The Problem with Pipelines: Building Extensible Data Code by Matthew Kosovec
Goal is to take software engineering principals
Pipelines can turn ugly fast when the requirements change or when introducing new source systems. You can easily end up with code that isn’t used.
Software Engineering concepts:
- DRY (don’t repeat yourself)
- SRP (single responsibility principle)
- Pure Functions Only
DRY – Every piece of knowledge must have a single, unambiguous, authoritative representation within a system. Ways to dry off: CTEs, views/materialized tables, macros/UDFs (user definied functions), ETL packages. Challenges: Encapsulation and composability (how generic is your code snippet that can be reused), dependency management, refactoring and regression testing. Smallest unit of work is a single SELECT statement (table, view, etc.) which can be the challenge of encapsulation.
DRY example – you have a feature engineering table need that is the summation of a BI table. To keep this DRY, you can build the FE table on top of the BI table to avoid the code duplication. The con here is that FE is now dependent on BI code. The additional layer can also create slower refresh cycles. This may also not be possible always because the relational logic may be different enough.
SRP – separation of concerns. Gather together the things that change for the same reasons. Separate those things that change for different reasons. Medallion architecture is a common approach. Pros is helps separate concerns between layers and provides a baseline for architectural gov and reviews for pipeline design. Cons are lacks structures for the most important part of pipelines (transformational code!) and often devolves into multiple sub-layers of storage to help with DRY or performance.
Pure Functions Only – data pipelines are imperative. Focuses on step by step program. Uses statements that change a program’s state. Goal is to have zero side effects, ultimate composability, DRY by default. Because you can reuse everything in small bits, you don’t need to rewrite your code over and over.
Example – Pure functions: modifies a single row in a single column with unlimited input columns/rows and can create a new column. Example of that is Scalar calcs, UDFs, and rollups to current grain. Semi pure functions: modifies multiple rows in a single column, unlimited input columns/rows, can create a new column. Example is window functions like ranking. Impure/non-functional: modifies multiple rows in multiple columns, creates multiple columns. Examples are CTEs/procedures, unpivot, CDC/refresh processes.
Making code DRY and Functional:
- Use SRP to break down SQL into small, functional, composable parts (SELECT, FROM, etc.)
- Build a system to check for DRY-ness and ensure referential integrity between objects
- Develop code generator to create runnable SQL from objects
- Use SRP to define processing steps to separate functional from non-functional (bonus step but has some serious benefits by repeating the process)
DataForge example:
Step 1 – identify the composable parts. Examples: aliasing (columnA as A), scalar calculation (ie CAST (A as int)), aggregation (existing grain aka rollup), aggregation (new grain), Filter (WHERE), all joins (including cardinality), etc. Sorting those into object groups. Rules = aliasing, scalar calcs, aggregation rollup. Channel mapping = filter, aggregations (new grain). Relation = joins. Not comprehensive, there’s tons.

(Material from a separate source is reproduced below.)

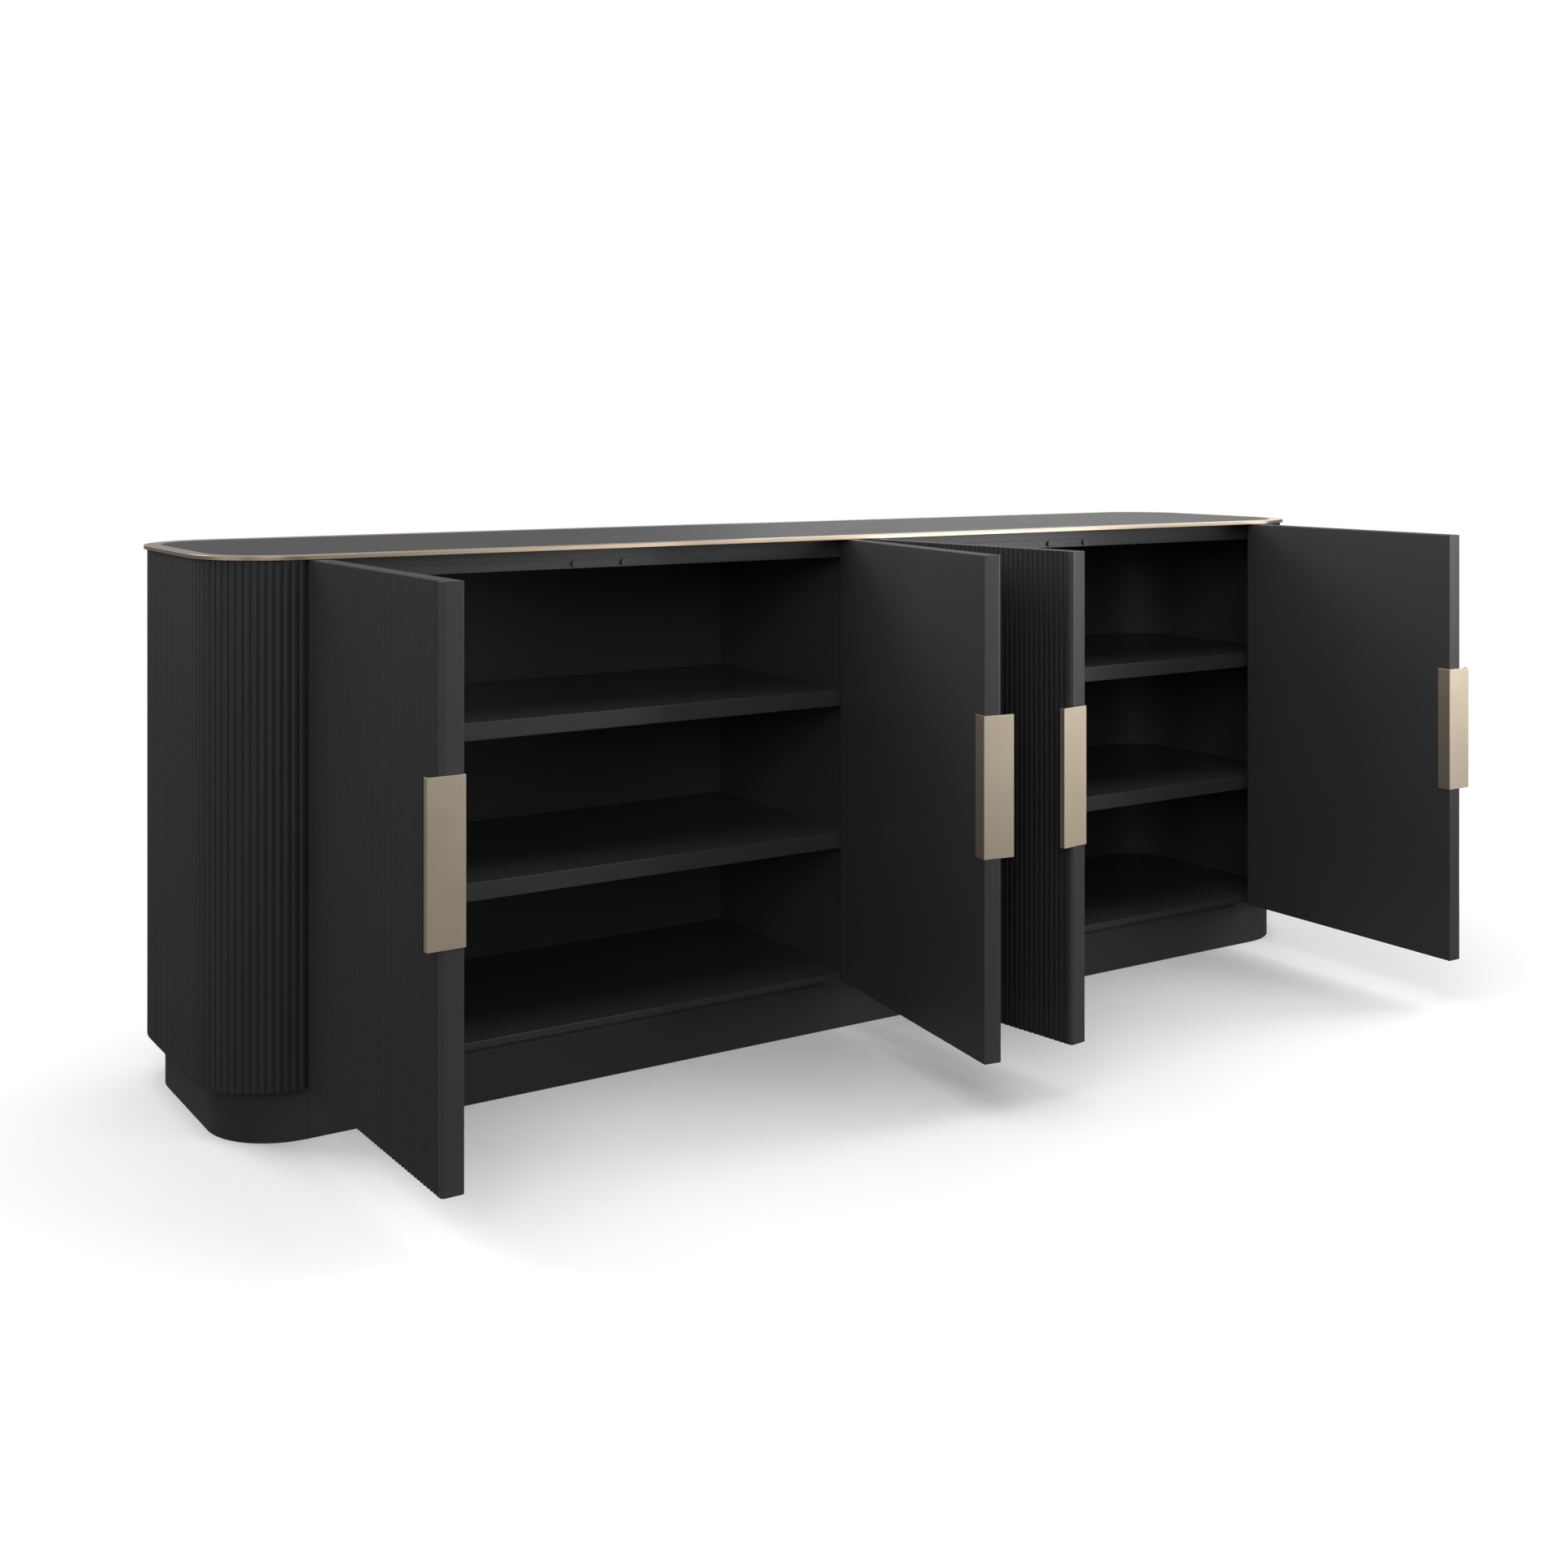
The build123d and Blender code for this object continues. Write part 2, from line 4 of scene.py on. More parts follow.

Step 2 – design and build a meta-repo database to store and relate objects. Build monitoring services to check for duplicates on save and compilation. This gets stored.
Step 3 – Take the broken down model and use a SQL Code Generator which can write DDL (change tables) then Pure SQL (do all the SQL at once, no need for intermediate storage) then Impure SQL (everything else). The development is no longer the entire table, you write a function that can create the pieces you need. The system can do a bunch of checks to see if there’s any downstream effects or if it already exists. Then it gets orchestrated.
There are vendors who build data mappings from source data to target system and build adaptors that can work with DataForge. Matthew says this is fairly easy to do on your own as well. The goal of this is that when you make changes, you aren’t too worried since there are checks for duplication and reuse.
Step 4 – blow up the medallion architecture. Non-functional/imperative (ingest – parse – capture data changes) > pure (enrich) > semi-pure (refresh recalc – output) > imperative (custom post output). Everything goes through every step. You end up not needing orchestration. Grouping pure functions together removes that need and helps prevent the eventual chaos/spaghetti code.
This isn’t about building the first thing. For that, pipelines are pretty straightforward. This is more about adding to it. You end up building your lineage through the metadata which allows for increased observability.
DataForge has an out-of-the-box solution to this – www.dataforgelabs.com. This solution works with existing pipelines. Under the hood, this is databricks so it can integrate with a lot of different code bases. They have two ways to do this – an IDE/UI (tons of checks with real-time feedback) and a YAML config language which then is compiled in their system through an import process where the checks are then performed. On the roadmap is a CLI to compile locally. There’s a private cloud version and a SAAS version.